-- Problem statement --
Within the material below, locate the line with "normals(placket, false, torsoCentre)" and the line with "obj.data.transform(world)", then return those two lines and all lines between them, exactly as written.

-- Input records --
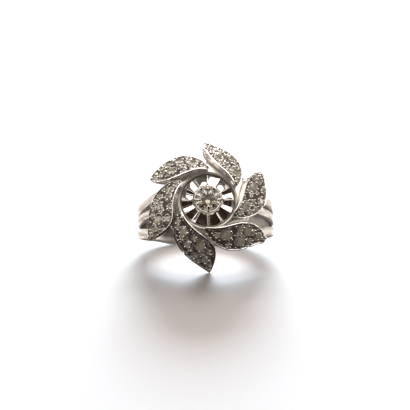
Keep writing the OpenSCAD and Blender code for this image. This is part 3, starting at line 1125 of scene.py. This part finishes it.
def claw_wire(turn, twist, tip_r):
    """A round wire up the plate and the collet and over the stone to its tip, with round ends."""
    route = claw_route(tip_r)
    last = len(route) - 1
    heading = unit(np.gradient(route[:, :2], axis=0))
    stations = [(-math.sin(a), math.cos(a), 0) for a in reversed(CLAW_END_TURNS)]
    stations += [(0, 1, k) for k in range(len(route))]
    stations += [(math.sin(a), math.cos(a), last) for a in CLAW_END_TURNS]
    points = []
    for shift, size, k in stations:
        r, z, thick = route[k]
        out, rise = heading[k]
        for a in np.linspace(0, 2 * math.pi, CLAW_AROUND, endpoint=False):
            lift = thick * size * math.cos(a)
            points.append((
                r + out * shift * thick - rise * lift,
                thick * size * math.sin(a),
                z + rise * shift * thick + out * lift,
            ))
    for k, way in ((0, -1), (last, 1)):
        r, z, thick = route[k]
        out, rise = heading[k]
        points.append((r + way * out * thick, 0, z + way * rise * thick))
    x, y, z = np.array(points).T
    turns = turn + twist * np.clip((CLAW_TWIST_FROM_R - x) / (CLAW_TWIST_FROM_R - tip_r), 0, 1)
    turned = np.stack([x * np.cos(turns) - y * np.sin(turns), x * np.sin(turns) + y * np.cos(turns), z], 1)
    return turned, skin(len(stations), CLAW_AROUND) + end_fans(len(stations), CLAW_AROUND)


claw_finish = metal_finish(
    "claw_polish", WHITE_GOLD, OLD_POLISH_TARNISH, gloss_loss=0.08, hairlines=0.8, relief=0.25, shade_and_grime=0.03
)
points, faces = joined(claw_wire(math.radians(at), math.radians(twist), tip_r) for at, twist, tip_r in CLAWS)
worked_piece("claws", points, faces, claw_finish, "centre_setting")

# The centre stone: one round brilliant, a little warm in colour and faintly clouded.
# It rests on the collet, and the four claws are bent over it.

STONE_R = 1.775
TABLE = 0.56
GIRDLE = 0.02
GIRDLE_FACET_DEG = 360 / 32
GIRDLE_FACET_R = math.cos(math.radians(GIRDLE_FACET_DEG))
STAR_FACET_DEG = 360 / 16
STAR_FACET_R = TABLE * math.cos(math.radians(STAR_FACET_DEG))
CENTRE_STONE_TINT = (0.62, 0.55, 0.43, 1)

# Main, star and girdle facets of the crown, then main and girdle facets of the pavilion.
BRILLIANT = [
    (8, 0, CROWN_DEG, 1, GIRDLE),
    (8, STAR_FACET_DEG, 22, STAR_FACET_R, None),
    (16, GIRDLE_FACET_DEG, 40.5, GIRDLE_FACET_R, GIRDLE),
    (8, 0, -PAVILION_DEG, 1, -GIRDLE),
    (16, GIRDLE_FACET_DEG, -42.2, GIRDLE_FACET_R, -GIRDLE),
]

centre_stone_finish = stone_finish(
    "centre_stone_glass", CENTRE_STONE_TINT, roughness=0.0, clearness=1, ior=2.417
)
points, faces = cut_stone(64, GIRDLE, TABLE, BRILLIANT)
worked_piece(
    "centre_stone_cut",
    points * STONE_R + [0, 0, GIRDLE_Z],
    faces,
    centre_stone_finish,
    "centre_stone",
    faceted=True,
)

# The sheet that the ring lies on: plain white paper, a little uneven in tone.
# It doesn't show in the metal, which mirrors the room alone.

FLOOR_HALF = 4.0
PAPER_TONE = (0.93, 0.93, 0.935, 1)
PAPER_LIGHT_TONE = (0.96, 0.96, 0.96, 1)

floor_mesh = bpy.data.meshes.new("floor")
floor_corners = [(x * FLOOR_HALF, y * FLOOR_HALF, 0) for x, y in ((-1, -1), (1, -1), (1, 1), (-1, 1))]
floor_mesh.from_pydata(floor_corners, [], [(0, 1, 2, 3)])
floor = bpy.data.objects.new("floor", floor_mesh)
bpy.context.scene.collection.objects.link(floor)
paper = bpy.data.materials.new("white_paper")
paper.use_nodes = True
paper_link = paper.node_tree.links.new
paper_shader = paper.node_tree.nodes["Principled BSDF"]
paper_shader.inputs["Roughness"].default_value = 0.9
paper_shader.inputs["Specular IOR Level"].default_value = 0.1
paper_place = add_node(paper.node_tree, "TexCoord")
paper_fibre = add_node(paper.node_tree, "TexNoise", {"Scale": 60, "Detail": 3})
paper_tone = add_node(paper.node_tree, "Mix", {"A": PAPER_TONE, "B": PAPER_LIGHT_TONE}, data_type="RGBA")
paper_link(paper_place.outputs["Object"], paper_fibre.inputs["Vector"])
paper_link(paper_fibre.outputs["Fac"], paper_tone.inputs["Factor"])
paper_link(paper_tone.outputs["Result"], paper_shader.inputs["Base Color"])
floor_mesh.materials.append(paper)
floor.visible_glossy = False

# The windows: soft daylight that comes low from behind, so that the shadow falls towards the viewer.
# A wide warm one, higher up, softens it.

# Each window: how far it stands to the right of straight behind, how high it is and how wide, in degrees,
# its power and its colour.
WINDOWS = (
    ("cool_window", 3, 15, 19, 6.6, (0.8, 0.9, 1.0)),
    ("warm_window", 6, 37, 34, 1.55, (1.0, 0.91, 0.85)),
)

for window, side, height, wide, power, colour in WINDOWS:
    light = bpy.data.lights.new(window, "SUN")
    light.energy = power
    light.angle = math.radians(wide)
    light.color = colour
    stand = bpy.data.objects.new(window, light)
    side = math.radians(side)
    height = math.radians(height)
    level = math.cos(height)
    toward = Vector((math.sin(side) * level, math.cos(side) * level, math.sin(height)))
    stand.rotation_euler = toward.to_track_quat("Z", "Y").to_euler()
    bpy.context.scene.collection.objects.link(stand)

# The room, which the metal mirrors: uneven bright walls behind and beside the ring, small lamps among them
# and a pale ceiling. The side of the viewer is dark and warm.

# Each tone of the room: how much light falls there, and its colour.
ROOM_TONES = (
    (0.0, (0.025, 0.014, 0.01, 1)),
    (0.12, (0.1, 0.072, 0.058, 1)),
    (0.3, (0.34, 0.295, 0.265, 1)),
    (0.6, (1.1, 1.05, 1.0, 1)),
    (1.0, (3.0, 2.9, 2.8, 1)),
)
# Matt things take the even light of the whole room instead of its patches.
ROOM_FILL = (0.215, 0.18, 0.16, 1)

room = bpy.data.worlds.new("room")
bpy.context.scene.world = room
room.use_nodes = True
sky = room.node_tree
sky_link = sky.links.new
sky_place = add_node(sky, "TexCoord")
sky_axes = add_node(sky, "SeparateXYZ")
sky_link(sky_place.outputs["Generated"], sky_axes.inputs["Vector"])
behind = sky_axes.outputs["Y"]
up = sky_axes.outputs["Z"]


def eased(value, low, high, at_low, at_high):
    """A smooth step of a value of the room between two places."""
    node = add_node(
        sky,
        "MapRange",
        {"From Min": low, "From Max": high, "To Min": at_low, "To Max": at_high},
        interpolation_type="SMOOTHSTEP",
    )
    sky_link(value, node.inputs["Value"])
    return node.outputs["Result"]


def together(kind, first, *others):
    """Adds or multiplies values of the room, or takes the highest of them."""
    for other in others:
        node = add_node(sky, "Math", operation=kind)
        sky_link(first, node.inputs[0])
        sky_link(other, node.inputs[1])
        first = node.outputs[0]
    return first


def leaning(value, share, added):
    """A direction of the room: a share of one value, added to another."""
    node = add_node(sky, "Math", {1: share}, operation="MULTIPLY_ADD")
    sky_link(value, node.inputs[0])
    sky_link(added, node.inputs[2])
    return node.outputs[0]


def patches(scale, detail):
    """Soft random patches all round the room."""
    node = add_node(sky, "TexNoise", {"Scale": scale, "Detail": detail})
    sky_link(sky_place.outputs["Generated"], node.inputs["Vector"])
    return node.outputs["Fac"]


either_side = add_node(sky, "Math", operation="ABSOLUTE")
sky_link(sky_axes.outputs["X"], either_side.inputs[0])
beside = either_side.outputs[0]
above_floor = leaning(behind, 0.5, up)

# Walls: dark low down and at the viewer's side, dimmer high up, with things standing before them.
walls = together(
    "MULTIPLY",
    eased(above_floor, -0.4, 0.0, 0.04, 1),
    eased(up, 0.25, 0.55, 0.9, 0.5),
    eased(leaning(beside, 0.35, behind), -0.55, 0.05, 0.06, 1),
    eased(patches(2.6, 2), 0.4, 0.6, 0.12, 0.64),
)
# Lamps: the highest patches only, none low down or straight at the viewer's side.
lamps = together(
    "MULTIPLY",
    eased(patches(8, 0), 0.62, 0.68, 0, 1),
    eased(above_floor, -0.4, -0.1, 0, 1),
    eased(behind, -0.88, -0.66, 0, 1),
)
# Ceiling: pale overhead, arched down to the sides, and not behind the ring.
ceiling = together(
    "MULTIPLY",
    eased(leaning(beside, 0.3, up), 0.62, 0.85, 0, 0.85),
    eased(behind, 0.0, 0.35, 1, 0),
)
room_tone = add_node(sky, "ValToRGB")
sky_link(together("MAXIMUM", together("ADD", walls, lamps), ceiling), room_tone.inputs["Fac"])
ramp = room_tone.color_ramp
while len(ramp.elements) < len(ROOM_TONES):
    ramp.elements.new(0.5)
for stop, (at, tone) in zip(ramp.elements, ROOM_TONES):
    stop.position = at
    stop.color = tone
room_ray = add_node(sky, "LightPath")
room_light = add_node(sky, "Mix", {"B": ROOM_FILL}, data_type="RGBA")
sky_link(room_ray.outputs["Is Diffuse Ray"], room_light.inputs["Factor"])
sky_link(room_tone.outputs["Color"], room_light.inputs["A"])
sky_link(room_light.outputs["Result"], sky.nodes["Background"].inputs["Color"])

# The camera: nearly on the axis of the head, as in the photo, and far enough away for the curve of the wires
# to match. Its lean, turn and roll are degrees, and it looks at a spot a little below the ring's middle.

CAMERA_FAR = 230.0
CAMERA_FOCUS_PX = 1546
IMAGE_PX = 410
SENSOR_MM = 36
NEAR_CLIP = 0.01
VIEW_LEAN = 13.0
VIEW_TURN = -1.5
VIEW_ROLL = 1.3
AIM_RIGHT_PX = 0.8
AIM_DOWN_PX = 17.0

lean, turn, roll = (math.radians(v) for v in (VIEW_LEAN, VIEW_TURN, VIEW_ROLL))
away = np.array([math.sin(turn) * math.cos(lean), -math.sin(lean), math.cos(turn) * math.cos(lean)])
level = unit(np.cross([0, 1, 0], away))
upright = np.cross(away, level)
level, upright = (
    math.cos(roll) * level - math.sin(roll) * upright,
    math.sin(roll) * level + math.cos(roll) * upright,
)
aim = unit(-away + upright * AIM_DOWN_PX / CAMERA_FOCUS_PX - level * AIM_RIGHT_PX / CAMERA_FOCUS_PX)
right = unit(np.cross(aim, upright))
above = np.cross(right, aim)
camera_data = bpy.data.cameras.new("camera")
camera_data.sensor_width = SENSOR_MM
camera_data.lens = CAMERA_FOCUS_PX / IMAGE_PX * SENSOR_MM
camera_data.clip_start = NEAR_CLIP
camera = bpy.data.objects.new("camera", camera_data)
bpy.context.scene.collection.objects.link(camera)
pose = Matrix((LAID_TURN @ np.stack([right, above, -aim], 1)).tolist()).to_4x4()
pose.translation = Vector(laid(away * CAMERA_FAR)[0])
camera.matrix_world = pose
bpy.context.scene.camera = camera
bpy.context.scene.view_settings.view_transform = "Standard"
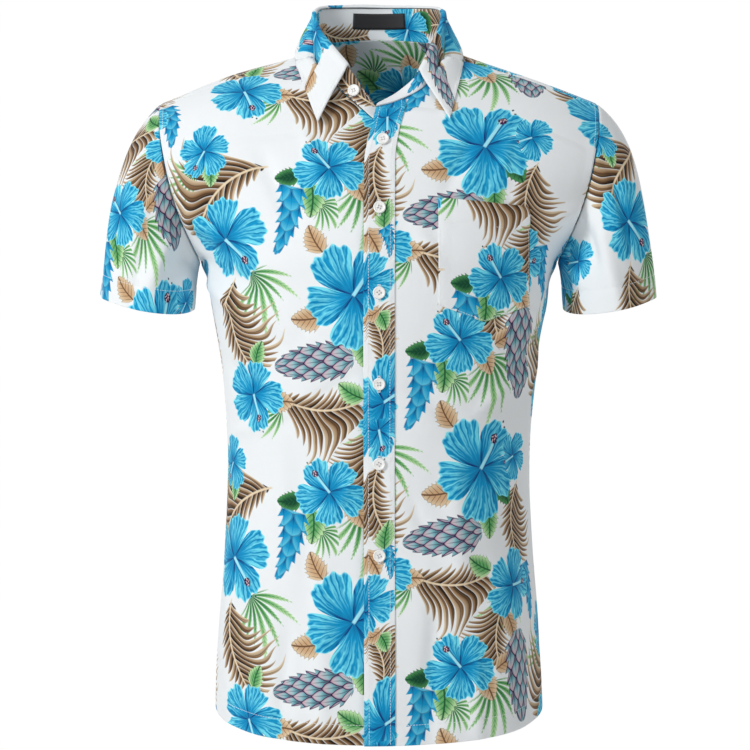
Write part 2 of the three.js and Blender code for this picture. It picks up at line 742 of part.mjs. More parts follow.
function buttonGeometry() {
  const { radius, height, rim, dish, round, draft } = BUTTON;
  const rimInner = radius - draft - rim;
  const profile = [
    [0, 0],
    [radius - round, 0],
    [radius, round],
    [radius - draft, height],
    [rimInner, height],
    [rimInner - round, height - dish],
    [0, height - dish],
  ].map(([r, h]) => new THREE.Vector2(r, h));
  return new THREE.LatheGeometry(profile, STEPS.buttonRound);
}

// The label follows the inside of the stand at centre back
function labelGrid() {
  const grid = [];
  for (let k = 0; k <= STEPS.labelAcross; k += 1) {
    const x = mix(-LABEL.halfWidth, LABEL.halfWidth, k / STEPS.labelAcross);
    let share = 0;
    while (neckAt(share).seam.x < abs(x)) share += SEARCH_STEP;
    const { seam, top } = neckAt(x < 0 ? -share : share);
    const inside = point(-seam.x, LABEL.aimY - seam.y, 0).normalize();
    grid.push([LABEL.low, LABEL.high].map((z) => seam.clone().lerp(top, (z - seam.z) / (top.z - seam.z))
      .addScaledVector(inside, LABEL.air)));
  }
  return grid;
}

// The button on the stand's right end faces straight out of the stand
function standButtonSpot() {
  const { seam, top } = neckAt(-STAND_BUTTON.share);
  const next = neckAt(-STAND_BUTTON.share - SHARE_STEP);
  const normal = next.seam.clone().sub(seam).cross(top.clone().sub(seam)).normalize();
  if (normal.y > 0) normal.negate();
  const at = seam.lerp(top, STAND_BUTTON.up).addScaledVector(normal, STAND_WALL + STAND_BUTTON.shank);
  return { at, normal };
}

// Sets a button flat on cloth: its foot at a place, its face along a direction
function buttonMesh(name, place, direction) {
  const mesh = new THREE.Mesh(buttonGeometry(), plain(COLOURS.button, 0.35));
  mesh.name = name;
  mesh.position.copy(place);
  mesh.quaternion.setFromUnitVectors(point(0, 1, 0), direction);
  return mesh;
}

function plain(colour, roughness) {
  return new THREE.MeshStandardMaterial({ color: colour, roughness, metalness: 0 });
}

function clothMesh(name, geometry, colour) {
  const mesh = new THREE.Mesh(geometry, plain(colour, 0.85));
  mesh.name = name;
  return mesh;
}

const shirt = new THREE.Group();
const inward = { below: PANEL_WALL, above: 0 };
const outward = { below: 0, above: PANEL_WALL, centre: torsoCentre };

const frontEdges = { last: EDGE_PULL, start: NECK_PULL, end: EDGE_PULL };
const backEdges = { last: EDGE_PULL, start: EDGE_PULL, end: EDGE_PULL };
const yokeEdges = { first: EDGE_PULL, last: EDGE_PULL, start: NECK_PULL, end: EDGE_PULL };
const neckRow = STEPS.frontBands[0] + STEPS.frontBands[1];
const panelOf = (grid, centre = torsoCentre) => ({ grid, away: normals(grid, false, centre) });
const panels = {
  front_right: panelOf(pulledIn(frontGrid(-1), frontEdges, neckRow)),
  front_left: panelOf(pulledIn(frontGrid(1), frontEdges, neckRow)),
  back: panelOf(pulledIn(backGrid(), backEdges)),
  yoke: panelOf(pulledIn(yokeGrid(), yokeEdges), yokeCentre),
};
const [rightFront, leftFront] = [-1, 1].map((side) => panelOf(frontGrid(side, FINER)));
const placket = cleared(placketGrid(leftFront), panels.front_left);
const pocket = cleared(pocketGrid(leftFront), panels.front_left);
meetAtSeams(Object.values(panels));

const panelColours = {
  front_right: COLOURS.rightFront,
  front_left: COLOURS.leftFront,
  back: COLOURS.back,
  yoke: COLOURS.yoke,
};
for (const [name, { grid, away }] of Object.entries(panels)) {
  shirt.add(clothMesh(name, wall(grid, { ...inward, away }), panelColours[name]));
}
shirt.add(clothMesh('placket', wall(placket, outward), COLOURS.placket));
shirt.add(clothMesh('pocket', wall(pocket, outward), COLOURS.pocket));

for (const [name, side] of [['sleeve_right', -1], ['sleeve_left', 1]]) {
  const grid = pulledIn(sleeveGrid(side), { first: SLEEVE_AIR });
  const centre = point(side * CUFF.x, CUFF.y, yokeCentre.z);
  shirt.add(clothMesh(name, wall(grid, { ...inward, closed: true, centre }), COLOURS.sleeve));
}

const standWall = { below: 0, above: STAND_WALL, centre: neckCentre };
const leafWall = { below: 0, above: LEAF_WALL, centre: neckCentre };
const labelWall = { below: LABEL_WALL, above: 0, centre: neckCentre };
const leaf = leafGrid({ right: rightFront, left: leftFront });
shirt.add(clothMesh('collar_stand', wall(standGrid(), standWall), COLOURS.stand));
shirt.add(clothMesh('collar_leaf', wall(leaf, leafWall), COLOURS.leaf));
shirt.add(clothMesh('neck_label', wall(labelGrid(), labelWall), COLOURS.label));

const placketSkin = { grid: placket, away: normals(placket, false, torsoCentre) };
BUTTON_HEIGHTS.forEach((z, k) => {
  const [innerEdge, outerEdge] = read(PLACKET_EDGES, z);
  const { at, normal } = dropOn(placketSkin.grid, placketSkin.away, (innerEdge + outerEdge) / 2, z);
  shirt.add(buttonMesh(`button_${k + 1}`, at.addScaledVector(normal, PANEL_WALL + BUTTON_AIR), normal));
});
const standSpot = standButtonSpot();
shirt.add(buttonMesh('button_stand', standSpot.at, standSpot.normal));

export default shirt;
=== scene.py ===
"""A short-sleeved shirt with a printed flower cloth, in its worn shape with nobody in it.

The shapes are worked out in millimetres from the same sizes as the CAD part and built in
metres. +X is the wearer's left, -Y the front and +Z up.
"""
import json
import math

import bpy
import numpy as np
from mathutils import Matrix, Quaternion, Vector
from mathutils.bvhtree import BVHTree

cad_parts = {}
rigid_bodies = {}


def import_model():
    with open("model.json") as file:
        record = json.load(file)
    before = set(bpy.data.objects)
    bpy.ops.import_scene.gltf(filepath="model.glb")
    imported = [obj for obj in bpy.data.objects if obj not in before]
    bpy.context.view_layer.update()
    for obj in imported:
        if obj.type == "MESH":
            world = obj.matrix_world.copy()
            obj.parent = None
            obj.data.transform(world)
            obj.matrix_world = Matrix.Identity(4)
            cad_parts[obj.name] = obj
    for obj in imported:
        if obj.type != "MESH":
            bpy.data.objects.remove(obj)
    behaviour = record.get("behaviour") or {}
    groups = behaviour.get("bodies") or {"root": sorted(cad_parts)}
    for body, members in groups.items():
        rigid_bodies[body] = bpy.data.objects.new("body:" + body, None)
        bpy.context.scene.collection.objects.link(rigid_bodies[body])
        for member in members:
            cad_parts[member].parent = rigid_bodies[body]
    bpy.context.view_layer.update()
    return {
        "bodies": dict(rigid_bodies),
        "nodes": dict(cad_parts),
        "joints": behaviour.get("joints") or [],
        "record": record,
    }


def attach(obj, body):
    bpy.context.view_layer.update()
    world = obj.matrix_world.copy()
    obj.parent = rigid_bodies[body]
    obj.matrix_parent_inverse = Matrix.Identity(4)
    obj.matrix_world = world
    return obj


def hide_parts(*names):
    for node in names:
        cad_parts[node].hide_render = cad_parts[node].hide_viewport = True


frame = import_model()

MM = 0.001

# The torso by height: centre front and centre back depth, side seam place
# columns: z, front y, back y, side x, side y
TORSO = [
    (-720, -126, 125, 171, 4),
    (-600, -121, 120, 167, 4),
    (-520, -117, 112, 161, 4),
    (-440, -117, 105, 158, 4),
    (-360, -122, 107, 162, 3),
    (-300, -127, 114, 169, 2),
    (-250, -130, 120, 177, 1),
    (-225, -131, 122, 187, 0),
    (-150, -118, 118, 187, 0),
    (-110, -104, 109, 187, 0),
    (-72, -88, 97, 187, 0),
]
HEM_CENTRE_Z = -714
HEM_SIDE_Z = -684
UNDERARM_Z = -225
UNDERARM_DROP = 5
BACK_YOKE_Z = -75
SHOULDER_RISE = 4
YOKE_BACK_RISE = 8
SHOULDER_UP = np.array([0.3, 0, 0.95])
YOKE_BACK_UP = np.array([0, 0.85, 0.5])
FULLNESS = {"hem": 2.5, "underarm": 2.35, "chest": 1.6, "back_yoke": 1.7, "shoulder": 1.0}
FRONT_OVERLAP = 15
LEFT_FRONT_LIFT = 3.2

# How far the right front's top corner sinks below the left front
# columns: z, inward move
RIGHT_FRONT_SINK = [(-160, 0), (-120, 3), (-99, 6)]

# The left front's edge, and the placket with it, lean to the wearer's left at the top
# columns: z, placket's inner edge x, placket's outer edge x
PLACKET_EDGES = [(-720, -15, 16), (-130, -15, 16), (-98, -9, 20), (-72, -3, 27)]
PLACKET_TOP_Z = -72

# Armhole seam of the left side, from the underarm up the front and down the back
# columns: x, y, z
ARMHOLE = [
    (187, 0, -225),
    (203, -42, -188),
    (213, -56, -158),
    (221, -58, -125),
    (227, -45, -92),
    (229, -18, -66),
    (228, 8, -60),
    (226, 35, -75),
    (220, 52, -110),
    (213, 58, -150),
    (203, 48, -190),
]
ARMHOLE_CHEST_ROW = 3
ARMHOLE_SHOULDER_ROW = 5
ARMHOLE_YOKE_ROW = 8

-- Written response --
const placketSkin = { grid: placket, away: normals(placket, false, torsoCentre) };
BUTTON_HEIGHTS.forEach((z, k) => {
  const [innerEdge, outerEdge] = read(PLACKET_EDGES, z);
  const { at, normal } = dropOn(placketSkin.grid, placketSkin.away, (innerEdge + outerEdge) / 2, z);
  shirt.add(buttonMesh(`button_${k + 1}`, at.addScaledVector(normal, PANEL_WALL + BUTTON_AIR), normal));
});
const standSpot = standButtonSpot();
shirt.add(buttonMesh('button_stand', standSpot.at, standSpot.normal));

export default shirt;
=== scene.py ===
"""A short-sleeved shirt with a printed flower cloth, in its worn shape with nobody in it.

The shapes are worked out in millimetres from the same sizes as the CAD part and built in
metres. +X is the wearer's left, -Y the front and +Z up.
"""
import json
import math

import bpy
import numpy as np
from mathutils import Matrix, Quaternion, Vector
from mathutils.bvhtree import BVHTree

cad_parts = {}
rigid_bodies = {}


def import_model():
    with open("model.json") as file:
        record = json.load(file)
    before = set(bpy.data.objects)
    bpy.ops.import_scene.gltf(filepath="model.glb")
    imported = [obj for obj in bpy.data.objects if obj not in before]
    bpy.context.view_layer.update()
    for obj in imported:
        if obj.type == "MESH":
            world = obj.matrix_world.copy()
            obj.parent = None
            obj.data.transform(world)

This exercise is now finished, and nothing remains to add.